2) Building a fully custom OTT platform
This option offers maximum control but higher responsibility.
Best fit when
- the platform itself is core to the business
- unique workflows or monetisation logic are required
- deep control over UX and data is non-negotiable
Tradeoffs
- longer time to market
- higher operational and maintenance overhead
- greater reliance on in-house or partner expertise
Custom builds make sense when long-term differentiation outweighs early speed.
3) Modular build: combine custom core with third-party components
By 2026, this is the most common and resilient approach.
Typical pattern:
- buy commoditised services (CDN, encoding, DRM frameworks)
- build proprietary layers (business logic, discovery, analytics, UX)
This approach allows teams to evolve without full rewrites and is especially effective when personalisation becomes a competitive advantage.
Why discovery and recommendation drive retention
For most OTT products, user retention depends less on playback quality and more on what users watch next. Generic recommendation systems often fail to reflect niche content libraries or audience behaviour.
Implementing ai content recommendation effectively requires:
- a flexible content metadata model
- consistent event tracking (views, skips, replays)
- clear separation between discovery surfaces (home rails, search, post-play)
Teams that delay this work often struggle to retrofit recommendation logic later, when data structures are already rigid.
This is where early software product planning pays off. Designing analytics and experimentation into the platform from the beginning makes iteration far cheaper.
Core OTT platform capabilities checklist
Regardless of approach, a modern OTT platform should support:
Streaming and playback
- adaptive bitrate streaming
- consistent start times across devices
- graceful degradation on weak networks
Content and metadata
- extensible metadata schemas
- localisation and regional rules
- flexible catalog grouping
Monetisation
- subscriptions, transactions, advertising, or hybrids
- entitlement and access control logic
Discovery and search
- search aligned with user intent
- configurable discovery surfaces
- A/B testable recommendation logic
Analytics and operations
- cohort and retention analysis
- playback failure visibility
- experimentation support
Many teams underestimate how tightly these layers interact.
A practical build vs buy decision table
| Question | Lean toward | Why |
| Do you need unique workflows or monetisation logic? | Build or modular | Vendors rarely fit edge cases well |
| Is speed to launch the top priority? | Buy or modular | Reduces initial engineering scope |
| Is recommendation central to retention? | Build or modular | Requires control over data and UX |
| Are you comfortable with vendor roadmap limits? | Buy | Lower engineering effort, higher dependency |
| Do you have streaming expertise available? | Build | Reduces execution risk |
Avoiding lock-in (even if you buy)
Lock-in is rarely obvious at launch.
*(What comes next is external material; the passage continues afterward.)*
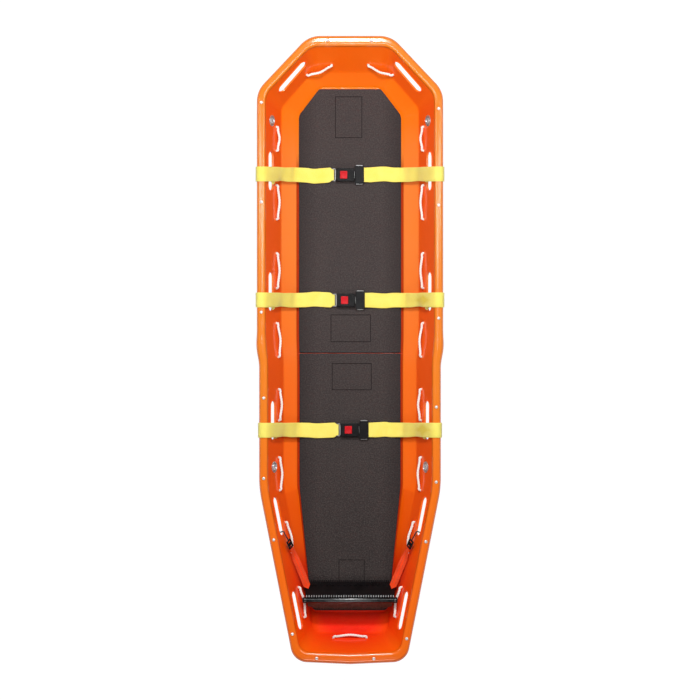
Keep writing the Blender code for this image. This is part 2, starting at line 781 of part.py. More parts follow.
def make_mats(mat):
    right = mat_outline()
    seam_top = MAT_SEAM_Y + MAT_SEAM_GAP / 2
    seam_low = MAT_SEAM_Y - MAT_SEAM_GAP / 2
    seam_x = max(p.x for p in right if p.y < 0)
    head = [p for p in right if p.y > seam_top] + [Vector((seam_x, seam_top))]
    foot = [Vector((seam_x, seam_low))] + [p for p in right if p.y < seam_low]
    for name, half in (("mat_head", head), ("mat_foot", foot)):
        outline = [(p.x, p.y) for p in half] + [(-p.x, p.y) for p in reversed(half) if p.x > 0]
        bm = bmesh.new()
        frame = Matrix.Translation((0, 0, FLOOR_Z + GAP + MAT_THICK / 2))
        add_prism(bm, outline, frame, MAT_THICK)
        bmesh.ops.remove_doubles(bm, verts=bm.verts, dist=0.0001)
        pad = add_object(name, bm, mat)
        add_bevel(pad, MAT_BEVEL, 1, 60)


def buckle_centre_z():
    return MAT_TOP + BUCKLE_LIFT + BUCKLE_HEIGHT / 2


def strap_stations():
    stations = slot_stations()
    reach = SLOT_LENGTH / 2 - STRAP_WIDTH / 2
    return [stations[s] - reach + room for s, room in zip(STRAP_SLOTS, STRAP_ROOMS)]


def strap_route(side, y, inner_end):
    """Route in the XZ plane: from the buckle over the rim, in through the slot, under itself."""
    edge = edge_x(y)
    near = STRAP_THICK / 2 + STRAP_CLEAR
    middle = buckle_centre_z()
    lie = MAT_TOP + STRAP_LIE + STRAP_THICK / 2
    shoulder = DEPTH - RIM_SHOULDER + near
    low = DEPTH - LIP_DROP - near
    slot_z = WALL_TOP_Z - (SLOT_INSET - RIM_WIDTH) / wall_lean() + STRAP_OVER_SLOT_MIDDLE
    crease = Vector((CREASE["side"] + STRAP_CREASE_IN, CREASE_Z + STRAP_OVER_CREASE))
    top = Vector((RIM_WIDTH + STRAP_OFF_WALL_TOP, WALL_TOP_Z - RIM_SHOULDER))
    down = (crease - top).normalized()
    under = Vector((down.y, -down.x)) * (STRAP_THICK + LOOP_GAP)

    def beneath(inset):
        return top + down * (inset - top.x) / down.x + under

    insets = [(FLOOR["side"] + STRAP_LIE_FROM_EDGE, lie), (FLOOR["side"], FLOOR_Z + STRAP_OVER_FLOOR_EDGE),
              crease, top, (RIM_WIDTH - RIM_SHOULDER_OUT + near, shoulder),
              (RIM_WIDTH - RIM_FLAT_OUT, DEPTH + near), (RIM_FLAT_IN, DEPTH + near),
              (RIM_SHOULDER_IN - near, shoulder), (-near, DEPTH - RIM_SIDE_TOP),
              (-near, DEPTH - LIP_DROP), (RIM_SHOULDER_IN, low - STRAP_CLEAR), (RIM_WIDTH, slot_z),
              (STRAP_THROUGH_SLOT, slot_z), beneath(STRAP_THROUGH_SLOT + LOOP_TURN), beneath(LOOP_END_INSET)]
    route = [Vector((inner_end + side * run, 0, z))
             for run, z in ((0.0, middle), (STRAP_LEVEL_RUN, middle), (STRAP_DROP_RUN, lie))]
    return route + [Vector((side * (edge - inset), 0, z)) for inset, z in insets]


def wall_lean():
    """How far the wall leans inward for each metre that it goes down."""
    return (CREASE["side"] - RIM_WIDTH) / (WALL_TOP_Z - CREASE_Z)


def make_strap_half(name, side, y, inner_end, mat):
    bm = bmesh.new()
    route = strap_route(side, y, inner_end)
    rows = []
    for p in route:
        rows.append([bm.verts.new((p.x, y + dy, p.z)) for dy in (-STRAP_WIDTH / 2, STRAP_WIDTH / 2)])
    for row, after in zip(rows, rows[1:]):
        bm.faces.new((row[0], row[1], after[1], after[0]))
    strap = add_object(name, bm, mat)
    add_solidify(strap, STRAP_THICK, offset=0.0)
    return strap


def make_straps(mats):
    for number, (y, shift) in enumerate(zip(strap_stations(), STRAP_X_OFFSETS), 1):
        make_buckle(number, y, shift, mats)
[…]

Practical safeguards include:
- owning your analytics and event pipelines
- keeping identity and entitlements portable
- abstracting vendor-specific APIs behind internal services
- designing migration paths early
Many teams pair vendor platforms with video and audio streaming software development to keep control over critical system layers.
Common mistakes in OTT platform launches
- treating launch as the finish line rather than the start of iteration
- underestimating analytics and experimentation needs
- hard-coding content metadata too early
- choosing vendors without clear exit strategies
- postponing personalisation until churn appears
When OTT is a strategic product, custom software development often becomes the lever that allows teams to respond quickly once product-market fit emerges.
Conclusion
OTT platform development in 2026 is best approached as a long-term systems decision, not a one-time build. Buying accelerates launch, building protects differentiation, and modular architectures balance both. The strongest platforms treat discovery, analytics, and iteration as first-class concerns from day one. By choosing where to build and where to buy deliberately, teams can scale without being boxed in by early decisions.